Tar is a well understood archiving format. One can use Tar to create archives on drives or DVD media but corrupted compressed Tar Archives can be difficult to recover. Dar introduces some interesting concepts but the file management option are more limited than Tar and using it with removable media is not always easy. KDar is the KDE front end for Dar but is really only useful for generating Dar commands which can be modified later.

Longstop as an alternative

Longstop archives files to CD or DVD and uses a fairly simple command file syntax to control the backup. Apart from a knowledge of Perl style regular expressions there should not be many major technical challenges in creating a command file.

The location of files on media is tracked by a MySQL database backend. The main backup script is intended for use in a cron process so is command line only. The scripts to list what is archived or extract from an archive are currently command line only but could be given a GUI/CUI front end if sufficient interest exists.

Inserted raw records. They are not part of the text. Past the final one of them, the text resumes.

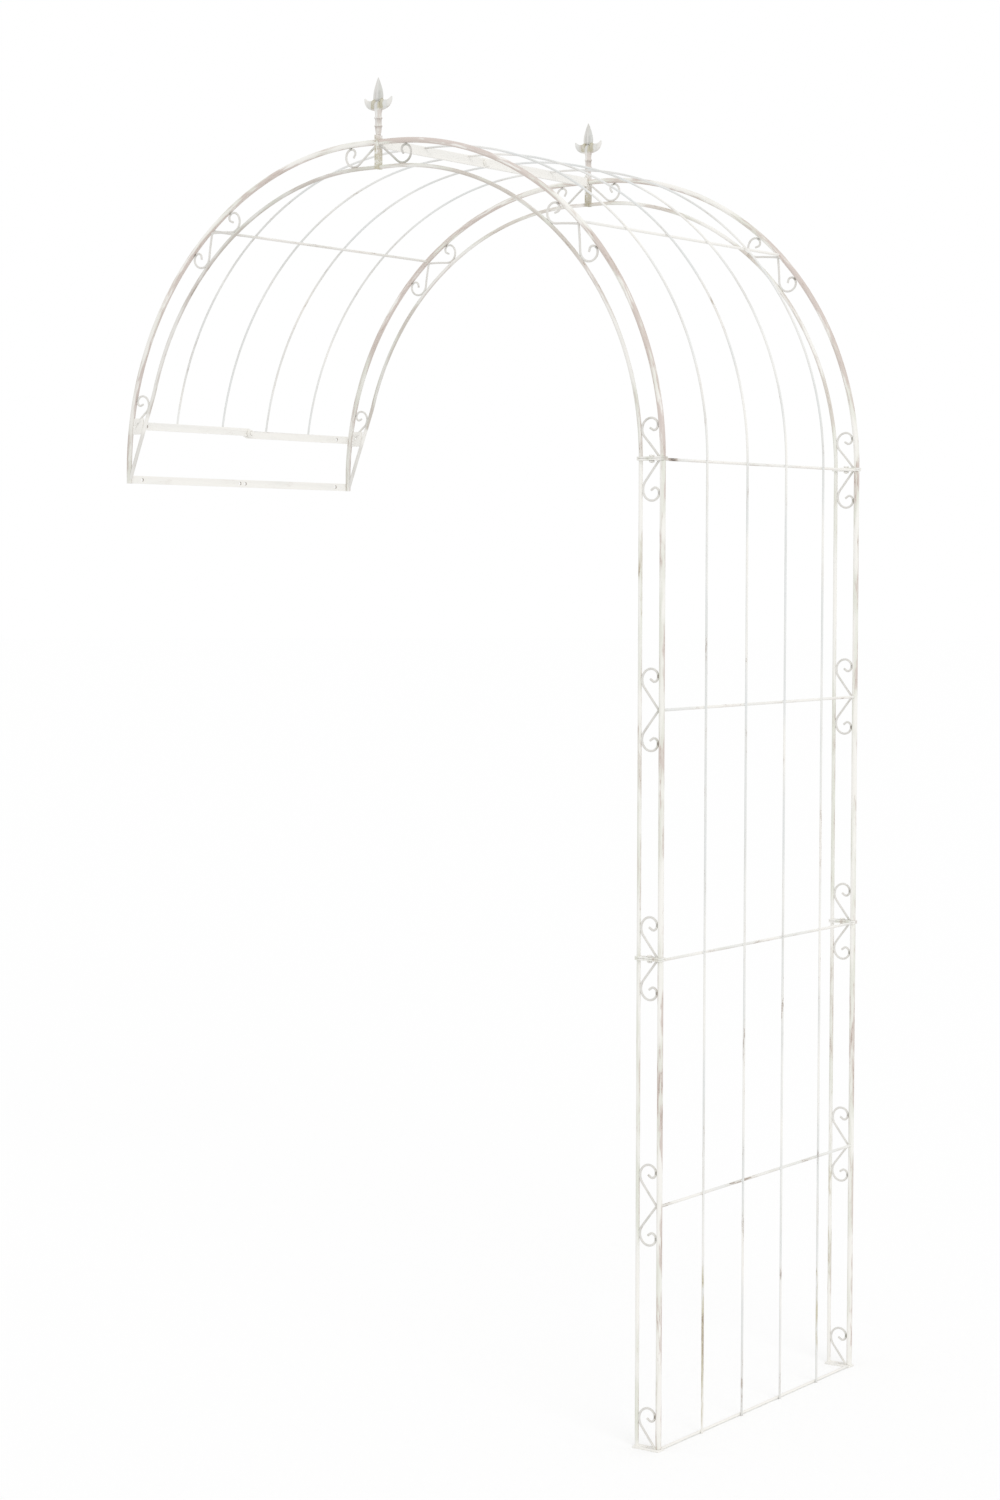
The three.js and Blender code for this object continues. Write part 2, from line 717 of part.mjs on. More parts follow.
// Bolts across the crown bars and across the lap of the high wall bar; the head looks to `turn`
function cross_fastener(name, turn, x, y, z, stack) {
  const screw = add_piece(`${name}_bolt`, bolt(bar_bolt, stack), fastener_paint);
  const lock = add_piece(`${name}_nut`, nut(bar_bolt, stack), fastener_paint);
  for (const mesh of [screw, lock]) {
    mesh.rotation.set(0, turn * Math.PI / 2, 0);
    mesh.position.set(x, y, z);
  }
}
const crown_bolt_z = crown + crown_bar_lift - crown_bar_height / 2;
const crown_seat = post_far_face + fit;
cross_fastener('crown', 1, crown_seat, crown_bolt_y, crown_bolt_z, 2 * plate_thickness + fit);
const lap_stack = 2 * wall_bar_thickness + fit;
cross_fastener('wall_lap', -1, back_half_back - fit, lap_bolt_y, lap_z, lap_stack);

export default arch;
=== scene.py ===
"""Wall side garden arch in worn antique white paint.

Laid out as an add-on: sizes and paints are property groups, each kind of piece has an operator,
and a panel in the sidebar lists them. Lengths are metres, +Z up, +X from the wall to the leg,
+Y from the front frame to the back frame.
"""
import math

import bpy
from bpy.props import FloatProperty, FloatVectorProperty, IntProperty, PointerProperty
from mathutils import Matrix, Vector, noise


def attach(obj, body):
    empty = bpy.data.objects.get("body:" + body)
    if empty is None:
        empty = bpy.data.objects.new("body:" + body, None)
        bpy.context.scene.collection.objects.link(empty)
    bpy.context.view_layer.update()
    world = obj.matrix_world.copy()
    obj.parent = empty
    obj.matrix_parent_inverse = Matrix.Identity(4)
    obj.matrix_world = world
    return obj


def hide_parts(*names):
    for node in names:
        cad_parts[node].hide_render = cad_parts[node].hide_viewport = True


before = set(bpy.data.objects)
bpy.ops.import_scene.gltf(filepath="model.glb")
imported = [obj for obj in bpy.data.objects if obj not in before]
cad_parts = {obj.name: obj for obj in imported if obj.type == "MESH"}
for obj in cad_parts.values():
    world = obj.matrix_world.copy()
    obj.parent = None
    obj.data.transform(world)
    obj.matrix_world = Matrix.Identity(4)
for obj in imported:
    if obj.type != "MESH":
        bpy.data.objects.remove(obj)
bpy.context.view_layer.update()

bl_info = {
    "name": "Wall Side Garden Arch",
    "version": (1, 0, 0),
    "blender": (4, 5, 0),
    "location": "3D View > Sidebar > Arch",
    "description": "Builds a scrolled rose arch against a wall, with its worn paint and a studio",
    "category": "Add Mesh",
}

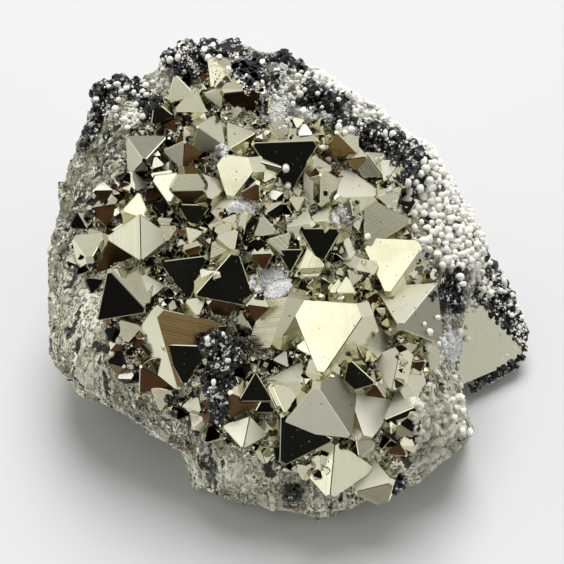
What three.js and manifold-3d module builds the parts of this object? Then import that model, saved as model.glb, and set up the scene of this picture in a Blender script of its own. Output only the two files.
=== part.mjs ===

Many file orientated backup systems merely copy files. With databases and some other applications this may be problematic (particularly when migrating between software versions). Longstop has the capability to backup MySQL databases and Subversion repositories by using the respective application dump tools. Control of how a backup or archive is performed can be defined by directory or file, so directory structures (such as email) which may be awkward to recover from differential or incremental backups can be included appropriately within the same backup operation.

Longstop uses Tar format files but rather than compress the tar files, files are compressed and then tarred. Optional checksumming is performed on these files and if one these tar files (or contents) should be corrupted the extract process will continue to look for copies of files that have not been extracted across the available media in a particular media set.